Assam NRC: Those left out can file appeals against the NRC list
Guwahati: Rinki, 29, a transgender in Guwahati, did not find her name in the draft Assam citizens' list. But she is not the only transgender who did not make it to the National Register of Citizens or NRC in Assam.
While Assam is now busy with the claims and objection phase of the NRC, an exercise to identify illegal immigrants, the transgender community in the north-eastern state says they have been completely left out of the NRC.
There is no plan in place for transgender people, whose chosen name and gender remain excluded from the draft NRC. Their only hope now lies with the Supreme Court, which is likely to take up their petition seeking inclusion in the draft NRC on August 16.
Rinki said she left her home in Assam's Lakhimpur when she was only 10 years old. She had been ridiculed by the neighbours and disowned by her family. She now lives with other transgender people. Zeena, 37, is another transgender person from Guwahati's Maligaon; Zeena's name was also not in the NRC list.
"I left home when I was 10. After that I have always lived with others... When the NRC application process was on, I once met family members on a train. They assured me of including my name but after that they didn't inform anything," Rinki told NDTV.
"There are hundreds like me who could not provide legacy linkage because our families have disowned us, but we are not Bangladeshis; this is our motherland, so the government should not turn a blind eye," Rinki said.
Zeena said the "guru" of her transgender community is named as her guardian. "We don't have any means to draw our linkage with my biological father," she said.
The transgender people are apprehensive of losing citizenship and facing detention or deportation.
The census of 2011 found 11,374 transgender people in Assam and the number could now be nearly 20,000.
The NRC officials have said they were unable to include any name without admissible documents as approved by the Supreme Court. Activists, however, say there is no clear direction and that's why the Supreme court is their last resort.
"2,000 transgender people have applied; hardly a few names came in the draft because they only have current document.
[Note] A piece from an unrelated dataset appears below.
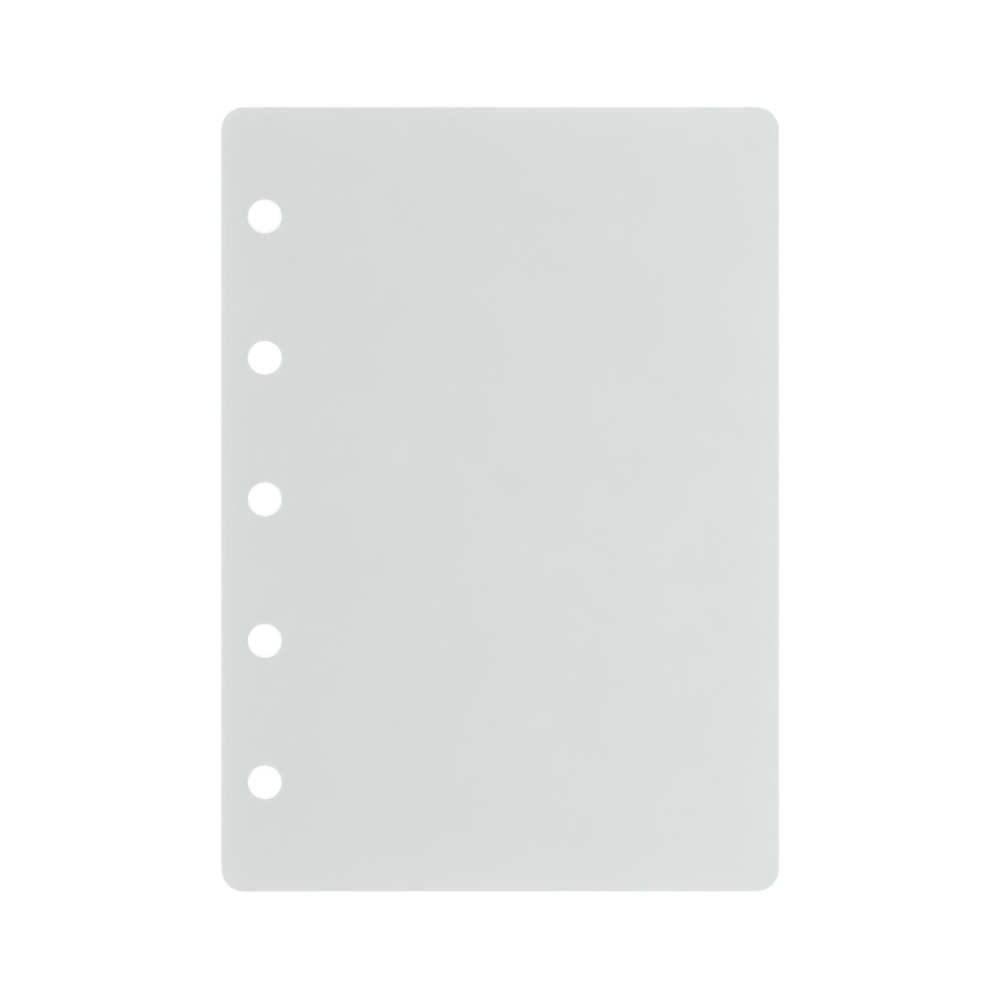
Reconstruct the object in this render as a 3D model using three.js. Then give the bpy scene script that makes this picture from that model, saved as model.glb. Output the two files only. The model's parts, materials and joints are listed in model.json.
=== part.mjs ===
// A divider page for a small ring planner: one sheet of frosted polypropylene,
// die-cut with round corners and a column of ring holes along its binding edge.
//
// Millimetres. The page lies on its back with the origin at the centre of that
// face: +X runs from the binding edge to the fore edge, +Y towards the head of
// the page and +Z up through the sheet and out of its front face.
import * as THREE from "three";

// The ring holes. Their pitch is the ring spacing of the planner.
const RING_HOLE_COUNT = 5;
const RING_HOLE_PITCH = 19.0;
const RING_HOLE_DIAMETER = 4.6;
const BINDING_MARGIN = 5.8; // binding edge to the centres of the ring holes
const END_MARGIN = 14.6; // centre of the last ring hole to the head, and to the foot

// The sheet.
const PAGE_WIDTH = 74.8;
const SHEET_THICKNESS = 0.5;
const CORNER_RADIUS = 3.0;

// How finely the round cuts are faceted: facets in a whole hole, and in one corner.
const HOLE_FACETS = 48;
const CORNER_FACETS = 12;

const RING_SPAN = (RING_HOLE_COUNT - 1) * RING_HOLE_PITCH;
const PAGE_HEIGHT = RING_SPAN + 2 * END_MARGIN;
const HOLE_COLUMN_X = BINDING_MARGIN - PAGE_WIDTH / 2;

// The height of each ring hole's centre, from the foot of the page to its head.
function ringHoleHeights() {
  return Array.from(
    { length: RING_HOLE_COUNT },
    (_, i) => i * RING_HOLE_PITCH - RING_SPAN / 2,
  );
}

// The points of one anticlockwise arc, ends included.
function arcPoints(centre, radius, startAngle, sweep, facets) {
  const endAngle = startAngle + sweep;
  const arc = new THREE.EllipseCurve(
    centre.x,
    centre.y,
    radius,
    radius,
    startAngle,
    endAngle,
  );
  return arc.getPoints(facets);
}

// A rectangle with a quarter circle at each corner, drawn anticlockwise from the
// fore edge: the arcs' ends are joined by the straight edges.
function pageOutline() {
  const quarterTurn = Math.PI / 2;
  const cornerX = PAGE_WIDTH / 2 - CORNER_RADIUS;
  const cornerY = PAGE_HEIGHT / 2 - CORNER_RADIUS;
  const corners = [
    new THREE.Vector2(cornerX, cornerY),
    new THREE.Vector2(-cornerX, cornerY),
    new THREE.Vector2(-cornerX, -cornerY),
    new THREE.Vector2(cornerX, -cornerY),
  ];
  return corners.flatMap((centre, i) =>
    arcPoints(centre, CORNER_RADIUS, i * quarterTurn, quarterTurn, CORNER_FACETS),
  );
}

function ringHoleOutline(height) {
  const centre = new THREE.Vector2(HOLE_COLUMN_X, height);
  const radius = RING_HOLE_DIAMETER / 2;
  return arcPoints(centre, radius, 0, 2 * Math.PI, HOLE_FACETS);
}

function dieCutShape() {
  const page = new THREE.Shape(pageOutline());
  page.holes = ringHoleHeights().map(
    (height) => new THREE.Path(ringHoleOutline(height)),
  );
  return page;
}

function dividerSheet() {
  const geometry = new THREE.ExtrudeGeometry(dieCutShape(), {
    depth: SHEET_THICKNESS,
    bevelEnabled: false,
  });
  const frostedPolypropylene = new THREE.MeshStandardMaterial({
    color: 0xd7dbda,
    roughness: 0.55,
    metalness: 0,
    transparent: true,
    opacity: 0.85,
  });
  const sheet = new THREE.Mesh(geometry, frostedPolypropylene);
  sheet.name = "divider_sheet";
  return sheet;
}

const page = new THREE.Group();
page.add(dividerSheet());

export default page;
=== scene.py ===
"""The looks of a frosted divider page for a small ring planner.

The page is one die-cut sheet of translucent polypropylene film with round corners and
a column of ring holes.  It lies on its back on a plain pale floor, seen from straight
above.  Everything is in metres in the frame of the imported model: +X runs from the
binding edge to the fore edge, +Y towards the head and +Z out of the front face.
"""

import json
import logging
import math
from collections.abc import Mapping, Sequence
from dataclasses import dataclass
from enum import Enum
from typing import Any

import bmesh
import bpy
import numpy as np
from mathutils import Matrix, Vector
from numpy.typing import NDArray


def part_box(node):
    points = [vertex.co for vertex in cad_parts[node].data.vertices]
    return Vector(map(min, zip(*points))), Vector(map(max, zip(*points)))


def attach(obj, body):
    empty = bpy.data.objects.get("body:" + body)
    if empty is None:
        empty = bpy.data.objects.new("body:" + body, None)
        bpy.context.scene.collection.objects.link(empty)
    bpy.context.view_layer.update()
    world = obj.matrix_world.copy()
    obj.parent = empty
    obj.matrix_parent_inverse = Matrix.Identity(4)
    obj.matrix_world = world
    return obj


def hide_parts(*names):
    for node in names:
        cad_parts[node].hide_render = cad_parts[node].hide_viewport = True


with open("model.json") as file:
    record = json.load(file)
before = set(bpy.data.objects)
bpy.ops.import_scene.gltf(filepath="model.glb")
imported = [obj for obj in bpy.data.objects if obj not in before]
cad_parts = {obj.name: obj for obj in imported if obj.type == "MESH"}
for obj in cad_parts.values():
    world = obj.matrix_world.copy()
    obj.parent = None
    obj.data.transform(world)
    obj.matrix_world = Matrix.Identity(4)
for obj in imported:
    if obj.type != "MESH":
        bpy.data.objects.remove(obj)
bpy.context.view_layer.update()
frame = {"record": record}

FloatArray = NDArray[np.float64]
IntArray = NDArray[np.int64]
Colour = tuple[float, float, float, float]
Socket = bpy.types.NodeSocket
Feed = Socket | float | tuple[float, ...]  # what an input takes: an output or a value

MM = 0.001
WHITE: Colour = (1.0, 1.0, 1.0, 1.0)
SHEET_NODE = "divider_sheet"
SHEET_BODY = "root"
RING_MOUNT = "binding_margin"

log = logging.getLogger("divider_page")


class Side(Enum):
    """The two faces of the sheet."""

    FRONT = "front"
    BACK = "back"


class Finish(Enum):
    """The material slots of the sheet, in the order that its faces count them."""

    FACE = 0
    CUT = 1


class SeenBy(Enum):
    """The rays to which the studio shows its white, by their Light Path outputs."""

    CAMERA = "Is Camera Ray"
    GLOSSY = "Is Glossy Ray"
    TRANSMISSION = "Is Transmission Ray"


def concentric(across: FloatArray, along: FloatArray) -> tuple[FloatArray, FloatArray]:
    """Maps the square from -1 to 1 onto the unit disc, square rings onto circles.

    A point's radius is the larger of its two distances from the middle.  Its angle
    runs evenly along each side of its square ring, an eighth of a turn either way
    from the middle of that side.

    Args:
        across: Distance to the right of the middle, from -1 to 1.
        along: Distance above the middle, from -1 to 1.

    Returns:
        The radius and the angle of each point.
    """
    radius = np.maximum(np.abs(across), np.abs(along))
    beside = np.abs(across) >= np.abs(along)
    longer = np.where(beside, across, along)
    slope = np.where(beside, along, across) / np.where(longer == 0, 1, longer)
    turn = np.where(beside, slope * math.pi / 4, math.pi / 2 - slope * math.pi / 4)
    return radius, turn + np.where(longer < 0, math.pi, 0)


def grid_lines(stops: Sequence[float], pitches: Sequence[float]) -> FloatArray:
    """Lines through every stop, each stretch cut evenly into steps of about its pitch.

    Args:
        stops: Places that a line has to pass through, in rising order.
        pitches: Wanted distance between lines, one for each stretch between stops.

    Returns:
        The places of the lines, in rising order.
    """
    counts = np.maximum(1, np.rint(np.diff(stops) / np.asarray(pitches))).astype(int)
    stretches = [
        np.linspace(start, end, count, endpoint=False)
        for start, end, count in zip(stops[:-1], stops[1:], counts)
    ]
    return np.concatenate([*stretches, stops[-1:]])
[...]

They also cannot get the legacy documents from parental homes since they are outcast, so we petitioned the Supreme Court," said Bidhan Baruah, founder of Assam Transgenders' Association.
"And we are hopeful since it was the Supreme Court that was the first in the country to have addressed issues of transgender rights."
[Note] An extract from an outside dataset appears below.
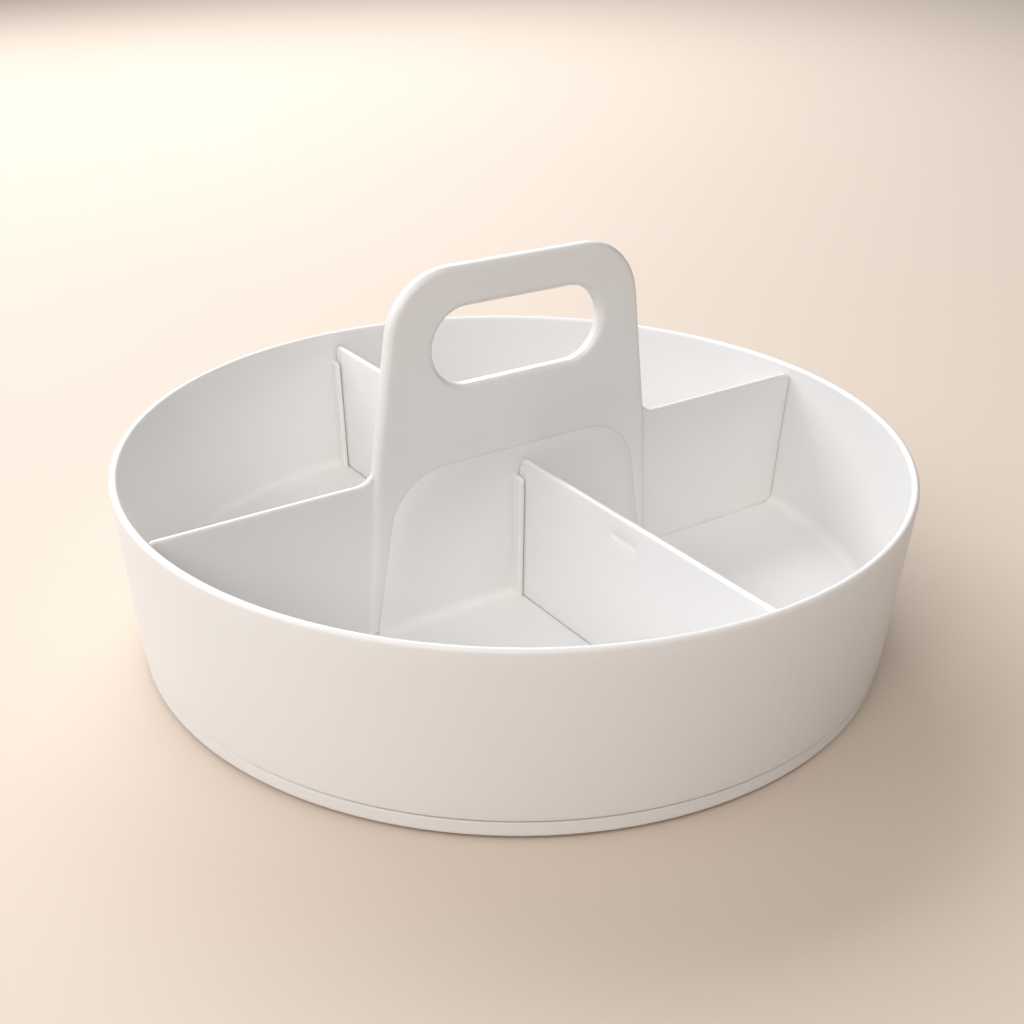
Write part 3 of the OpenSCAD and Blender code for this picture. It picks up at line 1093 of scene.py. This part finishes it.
@dataclass
class HandlePanel:
    """The insert: two thin wings and a thicker handle plate with a hand slot, astride the hump."""

    at: Layout
    hump: Hump
    half_w: float = 62.5
    taper: float = 0.14
    leg_taper: float = 0.08
    leg_corner_r: float = 2.2
    corner_r: float = 25.5
    fillet_r: float = 7.0
    slot_l: float = 74.4
    slot_h: float = 29.4
    slot_drop: float = 30.0
    plate_round: float = 2.5
    wing_round: float = 1.15
    seam_round: float = 0.2
    end_round: float = 0.3
    root_blend: float = 0.35
    seam_gap: float = 0.02
    screw_r: float = 1.22
    screw_l: float = 12.5

    @property
    def handle_z(self) -> float:
        """Height of the handle."""
        return self.at.top("handle_panel")

    def side(self, z: float) -> float:
        """Half width of the handle plate at a height."""
        drop = self.at.wing_z - z
        return self.half_w + drop * (self.leg_taper if drop > 0 else self.taper)

    def corner(self) -> list[Point]:
        """Rounded top corner of the handle."""
        half = self.side(self.handle_z - self.corner_r)
        return tapered_corner(half, self.handle_z, self.corner_r, self.taper)

    def arch(self) -> list[Point]:
        """The edge that meets the hump, from the left foot to the right one, with rounded feet."""
        radius = self.leg_corner_r
        start = self.at.seat_z + radius
        half = self.hump.side(-self.seam_gap, start)
        foot = arc(half[0][0] + radius, start, radius, 180, 270, 8)
        right = [*reversed(half), *foot[1:]]
        return [*mirrored(right), *right]

    def outlines(self) -> tuple[SoftOutline, SoftOutline, SoftOutline]:
        """The sheet, the slot and the plate."""
        at = self.at
        lean = math.atan(self.taper)
        z = at.wing_z + self.fillet_r
        hollow = arc(self.side(z) + self.fillet_r / math.cos(lean), z, self.fillet_r, 270,
                     180 + math.degrees(lean), 12)
        half = at.wall_edge(at.wing_z) + hollow + self.corner()
        sheet = [(-at.foot_end, at.seat_z), *self.arch(), (at.foot_end, at.seat_z), *half, *mirrored(half)]
        flank = [(self.side(level), level) for level in (at.seat_z, at.wing_z)] + self.corner()
        plate = [(-self.side(at.seat_z), at.seat_z), *self.arch(), *flank, *mirrored(flank)[:-1]]

        def by_hump(points: np.ndarray) -> np.ndarray:
            """Whether each point lies on the edge that clears the hump."""
            return ((np.abs(points[:, 0]) < self.hump.half(points[:, 1]) + 2)
                    & (points[:, 1] < self.hump.top_z + 1))

        def sheet_edge(points: np.ndarray) -> np.ndarray:
            """Edge radius round the sheet: soft on top, nearly sharp at the ends and the foot."""
            on_plate = smooth_step((points[:, 1] - at.wing_z - 2) / 5)
            soft = self.wing_round + (self.plate_round - self.wing_round) * on_plate
            free = smooth_step((points[:, 1] - at.wing_z + 3) / 3)
            return np.where(by_hump(points), self.seam_round, self.end_round + (soft - self.end_round) * free)

        def plate_edge(points: np.ndarray) -> np.ndarray:
            """Edge radius of the plate."""
            seam = by_hump(points) | (points[:, 1] < at.seat_z + 0.01)
            return np.where(seam, self.seam_round, self.plate_round)

        middle, radius = self.handle_z - self.slot_drop, self.slot_h / 2
        reach = self.slot_l / 2 - radius
        slot = arc(reach, middle, radius, 90, -90, 30) + arc(-reach, middle, radius, 270, 90, 30)
        return (SoftOutline.of(sheet, sheet_edge, FINE_STEP),
                SoftOutline.of(slot, self.plate_round, FINE_STEP),
                SoftOutline.of(plate, plate_edge, FINE_STEP))

    def guide_lines(self) -> list[np.ndarray]:
        """Lines that the mesh follows where the plate rises from the wings."""
        at = self.at
        lines = []
        for share in [-0.25, *quarter_steps(6)]:
            inset = share * self.plate_round
            for sign in (-1, 1):
                levels = (at.seat_z + 0.6, at.wing_z, at.wing_z + 1.5)
                ends = [(sign * (self.side(z) - inset), z) for z in levels]
                lines.append(refined(ends, FINE_STEP, closed=False))
        return lines

    def tabs(self) -> bpy.types.Object:
        """Locating tabs under the wings."""
        at = self.at
        return gathered([prism("tab", rectangle(side * at.tab_x, 0, at.tab_l, at.wing_t), at.tub_z + 0.05,
                               at.seat_z + 0.5) for side in (-1, 1)])

    def build(self) -> bpy.types.Object:
        """Makes the panel."""
        at = self.at
        sheet, slot, plate = self.outlines()

        def height(spots: np.ndarray) -> np.ndarray:
            """Half thickness: the sheet and the rounded plate, whichever is thicker."""
            wing = rounded_height(spots, [sheet], at.wing_t / 2)
            raised = rounded_height(spots, [plate, slot], at.plate_t / 2)
            edge, _ = sheet.depth(spots)
            on_plate = plate.holds(spots) | (plate.depth(spots)[0] < ON_EDGE)
            raised = np.where(on_plate, raised, 0)
            return np.where(edge < ON_EDGE, np.maximum(wing, np.where(raised > 0, raised, 0)),
                            smooth_max(wing, raised, self.root_blend))

        panel = Plate(sheet, [slot], self.guide_lines(), rows=7, grid=FINE_GRID).build(
            "handle_panel_moulding", height, height, Plane.ALONG_X)
        combine(panel, [self.tabs()], Cut.JOIN)
        combine(panel, [self.hump.screw_holes(self.screw_r, self.hump.top_z + self.screw_l)], Cut.REMOVE)
        shade(panel)
        return panel


@dataclass
class Divider:
    """A lift-out plate with a rounded top edge, a mould pin mark and a blank recess for a tag."""

    at: Layout
    turn: float
    name: str
    inner_r: float = 4.5
    edge: float = 1.1
    end_round: float = 0.35
    soft_drop: float = 6.0
    soft_fade: float = 4.0
    pin_r: float = 0.9
    pin_inset: float = 3.4
    pin_drop: float = 3.0
    pin_depth: float = 0.1
    pin_edge: float = 0.25
    tag_size: Point = (14.0, 2.4)
    tag_x: float = 69.0
    tag_drop: float = 8.0
    tag_depth: float = 0.2
    tag_edge: float = 0.35

    @property
    def inner(self) -> float:
        """Distance from the axis to the edge beside the hump."""
        return Hump(self.at).thickness / 2 + self.at.gap

    def marks(self) -> list[tuple[SoftOutline, float]]:
        """Outlines of the shallow dents on one face, and their depths."""
        at = self.at
        pin = arc(self.inner + self.pin_inset, at.divider_z - self.pin_drop, self.pin_r, 0, 345, 23)
        tag = rectangle(self.tag_x, at.divider_z - self.tag_drop, *self.tag_size)
        return [(SoftOutline.of(pin, self.pin_edge, 1.0), self.pin_depth),
                (SoftOutline.of(tag, self.tag_edge, 1.0), self.tag_depth)]

    def build(self) -> bpy.types.Object:
        """Makes the divider."""
        at = self.at
        inner, foot = self.inner, at.seat_z + at.gap
        points = [(inner, foot), (at.foot_end, foot), *at.wall_edge(at.divider_z),
                  *arc(inner + self.inner_r, at.divider_z - self.inner_r, self.inner_r, 90, 180, 10)]

        def soft(line: np.ndarray) -> np.ndarray:
            """Edge radius: soft on top, nearly sharp elsewhere."""
            near_top = smooth_step((line[:, 1] - at.divider_z + self.soft_drop) / self.soft_fade)
            return self.end_round + (self.edge - self.end_round) * near_top

        outline = SoftOutline.of(points, soft, 2.0)

        def plain(spots: np.ndarray) -> np.ndarray:
            """Half thickness of the plate."""
            return rounded_height(spots, [outline], at.divider_t / 2)

        marks = self.marks()

        def marked(spots: np.ndarray) -> np.ndarray:
            """Half thickness on the face that has the dents."""
            level = plain(spots)
            for mark, depth in marks:
                gap, edge = mark.depth(spots)
                sunk = smooth_step(gap / np.maximum(edge, 1e-6))
                level = level - depth * np.where(mark.holds(spots), sunk, 0)
            return level

        rings = [mark.ring(share) for mark, _ in marks for share in (0.0, 0.35, 0.65, 1.0)]
        lines = [np.vstack([ring, ring[:1]]) for ring in rings]
        made = Plate(outline, lines=lines, rows=6, grid=4.0).build(self.name, plain, marked, Plane.ALONG_Y)
        made.data.transform(Matrix.Rotation(math.radians(self.turn), 4, "Z"))
        shade(made)
        return made


# --- Stage ---


@dataclass(frozen=True)
class Camera:
    """The camera's place round the object and its lens."""

    azimuth: float = -34.8
    distance: float = 456.3
    height: float = 270.5
    pitch: float = 26.7
    yaw: float = -0.09
    roll: float = 0.73
    sensor: float = 36.0
    zoom: float = 1295.05 / 1024

    def place(self) -> None:
        """Creates the camera and makes it the scene's."""
        data = bpy.data.cameras.new("camera")
        data.sensor_width = self.sensor
        data.lens = self.zoom * self.sensor
        data.clip_start, data.clip_end = 0.01, 50
        camera = new_object("camera", data)
        turn = Matrix.Rotation(math.radians(self.azimuth), 3, "Z")
        yaw, pitch = math.radians(self.yaw), math.radians(self.pitch)
        ahead = Vector((math.sin(yaw) * math.cos(pitch), math.cos(yaw) * math.cos(pitch), -math.sin(pitch)))
        right = ahead.cross(Vector((0, 0, 1))).normalized()
        up = right.cross(ahead)
        roll = math.radians(self.roll)
        side, lift = math.cos(roll), math.sin(roll)
        right, up = side * right + lift * up, side * up - lift * right
        basis = turn @ Matrix((right, up, -ahead)).transposed()
        spot = turn @ Vector((0, -self.distance * MM, self.height * MM))
        camera.matrix_world = Matrix.Translation(spot) @ basis.to_4x4()
        bpy.context.scene.camera = camera


@dataclass(frozen=True)
class Lamp:
    """A soft rectangular light that points at the object."""

    name: str
    azimuth: float
    elevation: float
    distance: float
    size: tuple[float, float]
    power: float
    colour: Colour = (1.0, 1.0, 1.0)
    aim: tuple[float, float, float] = (0.0, 0.0, 0.05)

    def place(self) -> None:
        """Creates the light."""
        data = bpy.data.lights.new(self.name, "AREA")
        data.shape = "RECTANGLE"
        data.size, data.size_y = self.size
        data.energy = self.power
        data.color = self.colour
        lamp = new_object(self.name, data)
        a, e = math.radians(self.azimuth), math.radians(self.elevation)
        back = Vector((math.sin(a) * math.cos(e), -math.cos(a) * math.cos(e), math.sin(e)))
        lamp.location = Vector(self.aim) + back * self.distance
        lamp.rotation_mode = "QUATERNION"
        lamp.rotation_quaternion = (-back).to_track_quat("-Z", "Y")


@dataclass(frozen=True)
class Stage:
    """Plain pale floor and soft light."""

    floor_size: float = 8.0
    floor_colour: Colour = (0.66, 0.56, 0.47)
    air_colour: Colour = (0.93, 0.95, 1.0)
    air_strength: float = 0.08

    def build(self) -> None:
        """Makes the floor, the lights and the sky."""
        half = self.floor_size / 2 / MM
        corners = np.array([(*corner, 0) for corner in rectangle(0, 0, 2 * half, 2 * half)])
        floor = new_piece("floor", corners, [range(4)])
        Finish("pale_floor", self.floor_colour, self.floor_colour, 0.7, marks=0.0, wave_scale=3.0,
               grain_depth=0.00001).cover(floor)
        for lamp in (Lamp("side_window", -118, 32, 1.7, (1.5, 1.2), 10.4, (0.92, 0.96, 1.0)),
                     Lamp("front_window", -94, 36, 1.8, (1.6, 1.2), 4.6, (0.85, 0.9, 1.0)),
                     Lamp("room", -48, 42, 2.5, (2.0, 1.6), 30.0, (1.0, 0.94, 0.89)),
                     Lamp("front_ceiling", -5, 55, 2.4, (2.0, 1.2), 11.0, (1.0, 0.98, 0.96)),
                     Lamp("back_window", 175, 40, 2.2, (2.4, 1.4), 50.0, (0.98, 0.98, 1.0)),
                     Lamp("far_floor", 145, 70, 1.6, (3.0, 1.6), 30.0, aim=(1.5, 2.2, 0.0))):
            lamp.place()
        world = bpy.data.worlds.new("air")
        world.use_nodes = True
        sky = world.node_tree.nodes["Background"]
        sky.inputs["Color"].default_value = (*self.air_colour, 1)
        sky.inputs["Strength"].default_value = self.air_strength
        bpy.context.scene.world = world
        bpy.context.scene.view_settings.view_transform = "Standard"


def install(piece: bpy.types.Object, body: str, slot: str, finish: Finish, *nodes: str) -> None:
    """Dresses a piece, makes it ride on a body and stand for CAD nodes, and reports it.

    Args:
        piece: the finished mesh.
        body: the body it moves with.
        slot: the material slot it stands for; not used.
        finish: its surface.
        nodes: the CAD nodes that it replaces.
    """
    finish.dress(piece, slot)
    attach(piece, body)
    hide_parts(*nodes)
    log.info("%s: %d faces on %s", piece.name, len(piece.data.polygons), body)


def main() -> None:
    """Builds every piece in order."""
    logging.basicConfig(level=logging.INFO, format="%(message)s")
    Camera().place()
    at = Layout()
    hump = Hump(at)
    install(Tub(at, hump).build(), "caddy", "tub_plastic", SATIN_TUB, "tub")
    install(HandlePanel(at, hump).build(), "caddy", "panel_plastic", SATIN_PANEL, "handle_panel")
    install(Divider(at, 180, "front_divider_plate").build(), "front_partition", "divider_plastic",
            SATIN_DIVIDER, "front_divider")
    install(Divider(at, 0, "rear_divider_plate").build(), "rear_partition", "divider_plastic",
            SATIN_DIVIDER, "rear_divider")
    carried = {"base_disc": SATIN_BASE, "base_cap": SATIN_BASE, "centre_bush": ACETAL, "ball_cage": ACETAL,
               "bearing_balls": BALL, "centre_screw": ZINC, "retaining_washer": ZINC, "panel_screws": ZINC}
    carried |= {f"foot_pad_{i}": RUBBER for i in range(1, 7)}
    slots = {row["node"]: row["material_slot"] for row in frame["record"]["subparts"]}
    for node, finish in carried.items():
        finish.dress(frame["nodes"][node], slots[node])
        log.info("%s: CAD solid with a new finish", node)
    Stage().build()


if __name__ == "__main__":
    main()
In 2014, the Supreme Court delivered a landmark verdict, directing the states to recognise the gender identity of transgender people and ensure that they are given entitlements and benefits.
To make it to Assam NRC, one has to prove that one's parents have lived in Assam before 1971. This is done by way of legacy linkage, which is a difficult task for the transgender community since for most of them their families have cut ties with them a long time ago.